Pull each line containing "that" out of the data and copy it.

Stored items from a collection

----

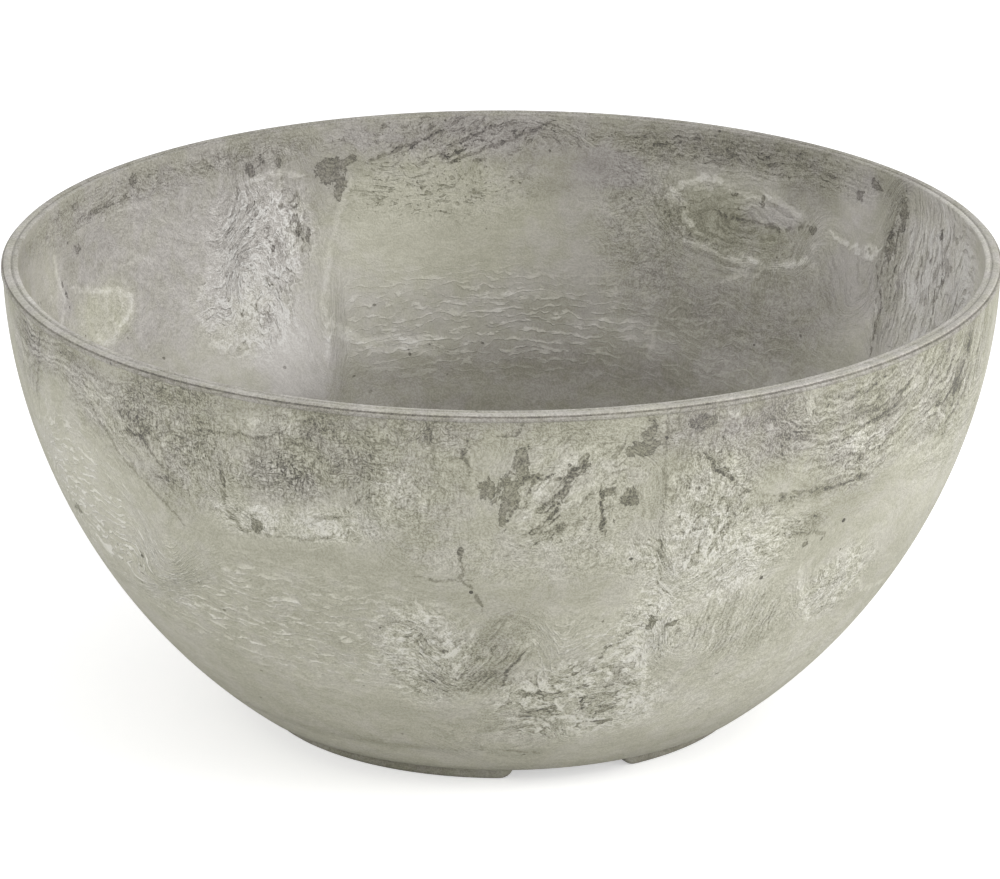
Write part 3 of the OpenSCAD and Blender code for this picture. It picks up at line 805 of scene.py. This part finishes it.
# Single pits, by place and radius in mm, and a scatter of small ones
nearest_pit = None
for (where, high), size in (
    ((33.1, 81.4), 0.7),
    ((-51, 77), 0.8),
    ((44.3, 94.6), 0.8),
    ((-3.6, 86), 0.7),
    ((7.4, 129), 0.6),
    ((15, 96), 0.6),
):
    spot_r, spot_turn = wall_radius(high), math.radians(where)
    spot = (spot_r * math.sin(spot_turn), -spot_r * math.cos(spot_turn), high)
    off = add(tree, "VectorMath", {0: in_mm, 1: spot}, operation="DISTANCE").outputs["Value"]
    off = add(tree, "Math", {0: off, 1: size}, operation="DIVIDE")
    if nearest_pit:
        off = add(tree, "Math", {0: nearest_pit, 1: off}, operation="MINIMUM")
    nearest_pit = off
pattern["single_pit"] = nearest_pit
cells = add(tree, "TexVoronoi", {"Vector": pushed, "Scale": 1 / 6.0})
drawn = add(tree, "SeparateColor", {0: cells.outputs["Color"]})
rare = add(tree, "MapRange", {"Value": drawn, "From Min": 0.80, "From Max": 0.81})
pattern["pit"] = cells.outputs["Distance"]

# Each layer: the pattern, the range of it that is used and what that becomes, what scales it,
# how much lightness it adds and how many mm of relief
lightness = add(tree, "Math", {0: there["tone"], 1: 0.56}, operation="ADD")
relief = 0.0
level_of = {}
for name, low, high, start, end, share, light, depth in (
    ("band", 0.36, 0.64, -0.5, 0.5, share_of["band"], 0.07, 0.0),
    ("cloud", 0.38, 0.62, -0.5, 0.5, 1.0, 0.06, 0.0),
    ("strand", 0.36, 0.64, -0.5, 0.5, there["grit"], 0.12, 0.06),
    ("fibre", 0.36, 0.64, -0.5, 0.5, there["grit"], 0.16, 0.08),
    ("grit", 0.34, 0.66, -0.5, 0.5, there["grit"], 0.34, 0.07),
    ("grain", 0.40, 0.60, -0.5, 0.5, there["mottle"], 0.15, 0.12),
    ("weave", 0.36, 0.56, -0.5, 0.5, there["weave"], 0.31, 0.14),
    # Painted highlight: the crests of the ripples are painted lighter as well as raised
    ("crest", 0.20, 0.95, 0.0, 1.0, share_of["ripple"], 0.20, 0.18),
    ("ridge", -1.0, 0.3, -0.7, 0.3, share_of["ridge"], 0.22, 0.20),
    ("thread_line", 0.0, 0.060, 1.0, 0.0, share_of["veins"], 0.32, 0.18),
    ("thread_shade", 0.0, 0.036, 1.0, 0.0, share_of["veins"], -0.26, -0.12),
    ("web_line", 0.0, 0.060, 1.0, 0.0, share_of["veins"], 0.14, 0.08),
    ("web_shade", 0.0, 0.050, 1.0, 0.0, share_of["veins"], -0.12, -0.06),
    ("crevice", 0.38, 0.41, 1.0, 0.0, there["cracks"], -0.28, -0.20),
    ("slit", 0.39, 0.46, 1.0, 0.0, there["dashes"], -0.24, -0.20),
    ("slit", 0.56, 0.62, 0.0, 1.0, there["dashes"], 0.10, 0.10),
    ("speck", 0.32, 0.35, 1.0, 0.0, there["cracks"], -0.26, -0.16),
    ("lens", 0.48, 0.54, 0.0, 1.0, 1.0, 0.18, 0.06),
    ("seam", 0.3, 0.9, 1.0, 0.0, share_of["dark_seam"], 0.42, 0.14),
    ("seam", 0.4, 1.6, 1.0, 0.0, share_of["pale_seam"], 0.34, 0.18),
    ("pit", 0.06, 0.12, 1.0, 0.0, rare, -0.30, -0.25),
    ("single_pit", 0.8, 1.0, 1.0, 0.0, 1.0, -0.60, -0.50),
):
    links = {"Value": pattern[name], "From Min": low, "From Max": high, "To Min": start, "To Max": end}
    level_of[name] = add(tree, "MapRange", links, interpolation_type="SMOOTHSTEP")
    scaled = add(tree, "Math", {0: level_of[name], 1: share}, operation="MULTIPLY")
    lightness = add(tree, "Math", {0: scaled, 1: light, 2: lightness}, operation="MULTIPLY_ADD")
    relief = add(tree, "Math", {0: scaled, 1: depth, 2: relief}, operation="MULTIPLY_ADD")

# A stain is a sunken patch with little filler: dark, with a fine grain, and darkest at its edge
stain = add(tree, "MapRange", {"Value": pattern["stain"], "From Min": 0.50, "From Max": 0.54})
stained = add(tree, "Math", {0: pattern["strand"], 1: 0.30}, operation="MULTIPLY")
for name, light in (("grit", 0.26), ("fibre", 0.14)):
    stained = add(tree, "Math", {0: level_of[name], 1: light, 2: stained}, operation="MULTIPLY_ADD")
links = {"Value": pattern["stain"], "From Min": 0.54, "From Max": 0.70, "To Min": -0.10, "To Max": 0.0}
stained = add(tree, "Math", {0: stained, 1: add(tree, "MapRange", links)}, operation="ADD")
stain_share = add(tree, "Math", {0: stain, 1: 0.75}, operation="MULTIPLY")
lightness = add(tree, "Mix", {"Factor": stain_share, "A": lightness, "B": stained})
relief = add(tree, "Math", {0: stain, 1: -0.14, 2: relief}, operation="MULTIPLY_ADD")

# Two rows of shades from dark to light, one olive and one a pinkish grey, mixed by the tint
shades = []
for steps in (
    ("#57554B", "#83816F", "#A6A493", "#C2C0B0", "#DDDBCF"),
    ("#565350", "#827D78", "#A6A29D", "#C2BEB9", "#DDDBD7"),
):
    ramp = add(tree, "ValToRGB", {0: lightness})
    stops = ramp.color_ramp.elements
    while len(stops) < len(steps):
        stops.new(0.5)
    for number in range(len(steps)):
        stops[number].position = number / (len(steps) - 1)
    for stop, step in zip(stops, steps):
        stop.color = colour(step)
    shades.append(ramp)
tint = add(tree, "Math", {0: level_of["cloud"], 1: 0.4, 2: there["tint"]}, operation="MULTIPLY_ADD")
tint = add(tree, "Clamp", {"Value": tint})
tinted = add(tree, "MixRGB", {"Fac": tint, "Color1": shades[0], "Color2": shades[1]})
raised = add(tree, "Bump", {"Height": relief, "Strength": 1.0, "Distance": 1 * MM})
links = {"Value": lightness, "From Min": 0.2, "From Max": 0.9, "To Min": 0.62, "To Max": 0.44}
satin = add(tree, "MapRange", links)
links = {"Base Color": tinted, "Roughness": satin, "Normal": raised, "IOR": 1.5}
skin = add(tree, "BsdfPrincipled", links)
add(tree, "OutputMaterial", {"Surface": skin})
bowl_mesh.materials.append(resin)


# The watering plate. It is moulded in one from dark polypropylene, with a fine spark-eroded
# grain, and lifts out by its knob. Its shape is already right in the frame.
plate_plastic = bpy.data.materials.new("moulded_polypropylene_spark_grain")
plate_plastic.use_nodes = True
tree = plate_plastic.node_tree
tree.nodes.clear()
coordinates = add(tree, "TexCoord", {}).outputs["Object"]
in_mm = add(tree, "VectorMath", {0: coordinates, "Scale": 1 / MM}, operation="SCALE")
# The real grain is about 0.2 mm and is drawn at 0.6 mm, the finest that a close view shows
grain = add(tree, "TexNoise", {"Vector": in_mm, "Scale": 1 / 0.6, "Detail": 3.0, "Roughness": 0.6})
# Water leaves a faint, paler film of lime in patches of about 14 mm
film = add(tree, "TexNoise", {"Vector": in_mm, "Scale": 1 / 14, "Detail": 4.0, "Roughness": 0.6})
film_share = add(tree, "MapRange", {"Value": film, "From Min": 0.45, "From Max": 0.75, "To Max": 0.5})
links = {"Fac": film_share, "Color1": colour("#454744"), "Color2": colour("#5A5B57")}
plate_colour = add(tree, "MixRGB", links)
plate_gloss = add(tree, "MapRange", {"Value": grain, "To Min": 0.42, "To Max": 0.66})
plate_grain = add(tree, "Bump", {"Height": grain, "Strength": 0.5, "Distance": 0.1 * MM})
links = {"Base Color": plate_colour, "Roughness": plate_gloss, "Normal": plate_grain, "IOR": 1.49}
add(tree, "OutputMaterial", {"Surface": add(tree, "BsdfPrincipled", links)})
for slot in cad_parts["watering_plate"].material_slots:
    slot.material = plate_plastic


# The drain plug. It is a soft black rubber moulding, pushed up into the drain, and its pull
# tab hangs under the base. Its shape is already right in the frame.
plug_rubber = bpy.data.materials.new("moulded_black_rubber_matt")
plug_rubber.use_nodes = True
tree = plug_rubber.node_tree
tree.nodes.clear()
coordinates = add(tree, "TexCoord", {}).outputs["Object"]
in_mm = add(tree, "VectorMath", {0: coordinates, "Scale": 1 / MM}, operation="SCALE")
# A bloom of grey dust, about 5 mm across, over a pebbled skin of 0.8 mm
bloom = add(tree, "TexNoise", {"Vector": in_mm, "Scale": 1 / 5, "Detail": 5.0, "Roughness": 0.65})
bloom_share = add(tree, "MapRange", {"Value": bloom, "From Min": 0.42, "From Max": 0.70, "To Max": 0.7})
links = {"Fac": bloom_share, "Color1": colour("#242422"), "Color2": colour("#3A3936")}
rubber_colour = add(tree, "MixRGB", links)
pebble = add(tree, "TexNoise", {"Vector": in_mm, "Scale": 1 / 0.8, "Detail": 2.0, "Roughness": 0.5})
rubber_gloss = add(tree, "MapRange", {"Value": pebble, "To Min": 0.60, "To Max": 0.82})
rubber_skin = add(tree, "Bump", {"Height": pebble, "Strength": 0.6, "Distance": 0.1 * MM})
links = {"Base Color": rubber_colour, "Roughness": rubber_gloss, "Normal": rubber_skin, "IOR": 1.52}
add(tree, "OutputMaterial", {"Surface": add(tree, "BsdfPrincipled", links)})
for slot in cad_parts["drain_plug"].material_slots:
    slot.material = plug_rubber
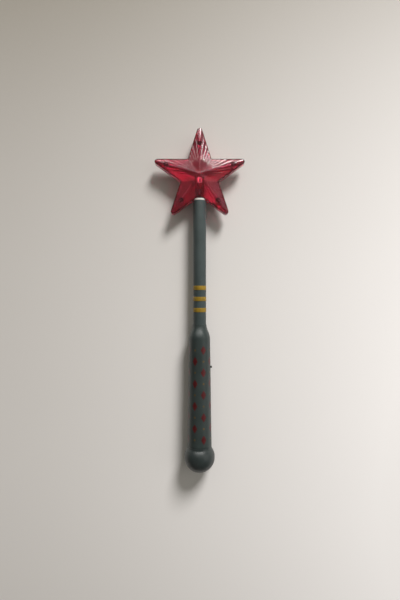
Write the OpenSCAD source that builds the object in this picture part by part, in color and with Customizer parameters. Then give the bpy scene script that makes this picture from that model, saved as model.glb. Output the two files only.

----

## FINAL RESULT
# Each layer: the pattern, the range of it that is used and what that becomes, what scales it,
# The real grain is about 0.2 mm and is drawn at 0.6 mm, the finest that a close view shows
Write the OpenSCAD source that builds the object in this picture part by part, in color and with Customizer parameters. Then give the bpy scene script that makes this picture from that model, saved as model.glb. Output the two files only.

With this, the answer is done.